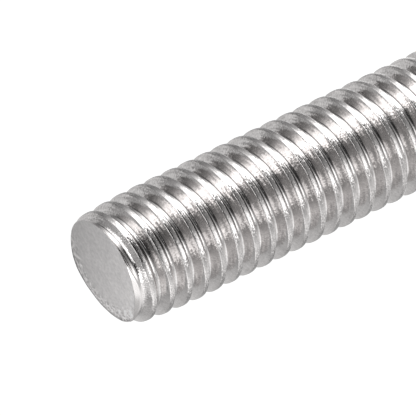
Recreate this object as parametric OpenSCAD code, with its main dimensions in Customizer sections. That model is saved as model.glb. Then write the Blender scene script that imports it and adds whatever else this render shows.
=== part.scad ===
// Threaded rod: one solid bar of metric coarse thread, standing on its lower end face.
// The origin is the centre of the lower end face, and the rod rises along +Z. Millimetres.

/* [Rod] */
// Diameter over the thread crests, a little under the nominal 8 as rolled rod is
major_d = 7.8; // [5:0.1:16]
// Length from one end face to the other
rod_length = 60; // [20:0.5:80]

/* [Thread] */
// Distance from one crest to the next along the rod
pitch = 1.25; // [0.8:0.05:2]
// Angle between the two flanks of the groove
flank_angle = 60; // [55:1:65]

/* [Ends] */
// Radial depth of the 45 degree chamfer, in from the crests
chamfer = 0.6; // [0.2:0.05:1]
// How much lower the crests are at an end face, where the rolled thread is not yet full
crest_drop = 0.35; // [0:0.05:0.4]
// Length over which the crests rise to their full height
run_in = 5; // [1:0.25:8]

/* [Hidden] */

// Straight steps in one turn of the helix
turn_steps = 28;
// Smoothness of the turned end chamfers
$fn = 96;

// Metric profile: a sharp V cut short at the crest, which rolling has not quite filled, and at the root
crest_share = 0.2175;
root_share = 1 / 6;
sharp_depth = pitch / 2 / tan(flank_angle / 2);
thread_depth = sharp_depth * (1 - crest_share - root_share);
major_r = major_d / 2;
minor_r = major_r - thread_depth;

// One pitch of the profile, from the root below a crest to the root above it
half_crest = pitch * crest_share / 2;
half_ridge = pitch * (1 - root_share) / 2;
ridge = [[false, -half_ridge], [true, -half_crest], [true, half_crest], [false, half_ridge]];
ridge_points = len(ridge);

// The helix starts and stops this many pitches outside the rod, where the blank trims it
overrun = 1.5;
helix_steps = ceil((rod_length / pitch + 2 * overrun) * turn_steps);
helix_start = -overrun * pitch;

// Radius of the crest at height z, lowered near both ends
function shortfall(z) = max(0, 1 - max(0, min(z, rod_length - z)) / run_in);
function crest_r(z) = major_r - crest_drop * pow(shortfall(z), 2);

// Point q of the ridge at step m of the helix
function helix_point(m, q) =
    let (angle = 360 * m / turn_steps)
    let (z = helix_start + pitch * m / turn_steps + ridge[q][1])
    let (r = ridge[q][0] ? crest_r(z) : minor_r)
    [r * cos(angle), r * sin(angle), z];

// Index of that point, where the point after the ridge's last is the first one turn further on
function helix_index(m, q) =
    q < ridge_points ? m * ridge_points + q : (m + turn_steps) * ridge_points;

// Two triangles between steps m and m + 1, above point q
function helix_facets(m, q) = [
    [helix_index(m, q), helix_index(m, q + 1), helix_index(m + 1, q + 1)],
    [helix_index(m, q), helix_index(m + 1, q + 1), helix_index(m + 1, q)]
];

// Right-hand helical thread on a solid core, closed by a cone and a step at each end
module thread_stock() {
    last = ridge_points - 1;
    top_turn = helix_steps - turn_steps;
    low_tip = (helix_steps + 1) * ridge_points;
    high_tip = low_tip + 1;
    points = [
        for (m = [0 : helix_steps], q = [0 : last]) helix_point(m, q),
        [0, 0, helix_start - pitch],
        [0, 0, helix_start + pitch * (helix_steps / turn_steps + 1)]
    ];
    ridge_faces = [
        for (m = [0 : helix_steps - 1], q = [0 : last])
            if (q < last || m < top_turn) each helix_facets(m, q)
    ];
    low_faces = [
        for (m = [0 : turn_steps - 1]) [low_tip, helix_index(m, 0), helix_index(m + 1, 0)],
        [for (q = [ridge_points : -1 : 0]) helix_index(0, q), low_tip]
    ];
    high_faces = [
        for (m = [top_turn : helix_steps - 1])
            [high_tip, helix_index(m + 1, last), helix_index(m, last)],
        [for (q = [0 : last]) helix_index(helix_steps, q), high_tip, helix_index(top_turn, last)]
    ];
    polyhedron(points, concat(ridge_faces, low_faces, high_faces), convexity = 4);
}

// Bar with a chamfer at each end, a little wider than the crests between the chamfers
module blank() {
    face_r = major_r - chamfer;
    clear_r = major_r + chamfer;
    taper = clear_r - face_r;
    rotate_extrude()
        polygon([
            [0, 0],
            [face_r, 0],
            [clear_r, taper],
            [clear_r, rod_length - taper],
            [face_r, rod_length],
            [0, rod_length]
        ]);
}

module threaded_rod() {
    color("silver")
        intersection() {
            thread_stock();
            blank();
        }
}

threaded_rod();
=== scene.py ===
import bisect
import math

import bmesh
import bpy
from bpy.props import FloatProperty, FloatVectorProperty, IntProperty, PointerProperty
from bpy.types import Operator, Panel, PropertyGroup
from mathutils import Matrix, Vector, noise


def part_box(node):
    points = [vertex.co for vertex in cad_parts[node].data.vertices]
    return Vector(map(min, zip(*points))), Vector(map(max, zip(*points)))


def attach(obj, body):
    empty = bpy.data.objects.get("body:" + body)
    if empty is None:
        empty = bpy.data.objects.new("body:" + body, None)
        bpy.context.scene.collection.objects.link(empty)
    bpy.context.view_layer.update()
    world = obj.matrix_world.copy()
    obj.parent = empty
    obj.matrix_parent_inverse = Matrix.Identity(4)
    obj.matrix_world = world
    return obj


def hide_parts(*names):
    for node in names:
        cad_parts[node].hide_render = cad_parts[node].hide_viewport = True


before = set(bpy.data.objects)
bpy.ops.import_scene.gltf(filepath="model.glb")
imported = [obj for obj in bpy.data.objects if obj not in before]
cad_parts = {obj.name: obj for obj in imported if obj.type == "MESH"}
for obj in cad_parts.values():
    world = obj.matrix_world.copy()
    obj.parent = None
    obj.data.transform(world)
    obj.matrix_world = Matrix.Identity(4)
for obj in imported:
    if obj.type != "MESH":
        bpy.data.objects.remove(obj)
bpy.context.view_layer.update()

bl_info = {
    "name": "Threaded Rod",
    "version": (1, 0, 0),
    "blender": (4, 5, 0),
    "location": "View3D > Sidebar > Rod",
    "description": "Rolled steel thread over the CAD rod, with its studio",
    "category": "Object",
}

NODE = "threaded_rod"
PIECE = "rolled_thread_rod"
MM = 0.001
ROD_LOW, ROD_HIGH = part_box(NODE)
ROD_LENGTH = ROD_HIGH.z - ROD_LOW.z
ROD_RADIUS = (ROD_HIGH.x - ROD_LOW.x) / 2

# The photograph is this many pixels on each side
PHOTO_PX = 416
SENSOR_MM = 36.0

# The texture runs along the helix and across it, in millimetres, and this far in one turn. On the cut faces
# it is plain x and y
UV_LAYER = "HelixRun"
TURN_RUN = 25.13

# Keys that order the rings of a mesh column. Those of the lower end lie under zero, those of the thread
# count up from about zero, and those of the upper end are added to the first key past the thread. LOW_END
# parts the lower end's keys from the thread's
LOW_CENTRE = -1000
LOW_FACE = -900
LOW_RIM = -800
LOW_BAND = -700
LOW_END = -500
UP_RIM = 200
UP_FACE = 300
UP_CENTRE = 1000

# Rings of an end face, as shares of its radius. One more lies this far inside its edge, in millimetres
FACE_RINGS = (0.16, 0.36, 0.56, 0.72, 0.84, 0.88, 0.92, 0.955, 0.98)
RIM_INSET = 0.012

# Steps in one rounded corner of the thread's profile
ROUND_STEPS = 3

# Unevenness of the crests and of the chamfer: how fine each wave is, and its height in millimetres. The
# waves are read on a cylinder of the radius that follows, and those of the crests are sunk by a share of
# their height, so that the crests stay within the rod's diameter
CREST_WAVES = ((0.45, 0.007), (1.7, 0.003))
EDGE_WAVES = ((0.9, 0.02), (2.7, 0.01), (5, 0.012))
WAVE_RADIUS = 4
WAVE_SINK = 0.6

# How far out past the face's edge the metal pressed into the last groove stands, in millimetres
LIP_STEP = 0.02

# Radius of the upper face's edge in millimetres, by the angle from the rod's upper outline
FACE_EDGE = [
    (-170, 3.30), (-157, 3.31), (-143, 3.24), (-130, 3.19), (-104, 3.17), (-90, 3.22),
    (-75, 3.31), (-59, 3.32), (-42, 3.29), (-25, 3.34), (-8, 3.42), (8, 3.50),
    (38, 3.54), (54, 3.49), (66, 3.47), (76, 3.41), (90, 3.24), (105, 3.06),
    (121, 2.97), (138, 2.94), (153, 2.99), (166, 3.13), (178, 3.27),
]

# The crest, as a mask, ends between these distances from its middle, in pitches
CREST_EDGE = (0.11, 0.15)

# Painted shade: dark lines in the groove's near corner and in its far one, darkest on the shaded side. For
# each: the line's middle and half its width, in pitches, how many degrees the shaded side is turned for it,
# and the cosine of the angle within which it is full. Over the next part of the cosine it fades to the
# share that is left all round
GROOVE_SHADE_LINES = ((0.385, 0.03, 0, 0.92), (-0.44, 0.05, 20, 0.985))
GROOVE_SHADE_FADE = 0.09
GROOVE_SHADE_LEFT = 0.15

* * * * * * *

• **Problem to solve**
Your task is to output exactly the lines from the one with "between the chamfers" through the one with "obj.parent = empty", counting both ends.

• **Result for this exercise**
// Bar with a chamfer at each end, a little wider than the crests between the chamfers
module blank() {
    face_r = major_r - chamfer;
    clear_r = major_r + chamfer;
    taper = clear_r - face_r;
    rotate_extrude()
        polygon([
            [0, 0],
            [face_r, 0],
            [clear_r, taper],
            [clear_r, rod_length - taper],
            [face_r, rod_length],
            [0, rod_length]
        ]);
}

module threaded_rod() {
    color("silver")
        intersection() {
            thread_stock();
            blank();
        }
}

threaded_rod();
=== scene.py ===
import bisect
import math

import bmesh
import bpy
from bpy.props import FloatProperty, FloatVectorProperty, IntProperty, PointerProperty
from bpy.types import Operator, Panel, PropertyGroup
from mathutils import Matrix, Vector, noise


def part_box(node):
    points = [vertex.co for vertex in cad_parts[node].data.vertices]
    return Vector(map(min, zip(*points))), Vector(map(max, zip(*points)))


def attach(obj, body):
    empty = bpy.data.objects.get("body:" + body)
    if empty is None:
        empty = bpy.data.objects.new("body:" + body, None)
        bpy.context.scene.collection.objects.link(empty)
    bpy.context.view_layer.update()
    world = obj.matrix_world.copy()
    obj.parent = empty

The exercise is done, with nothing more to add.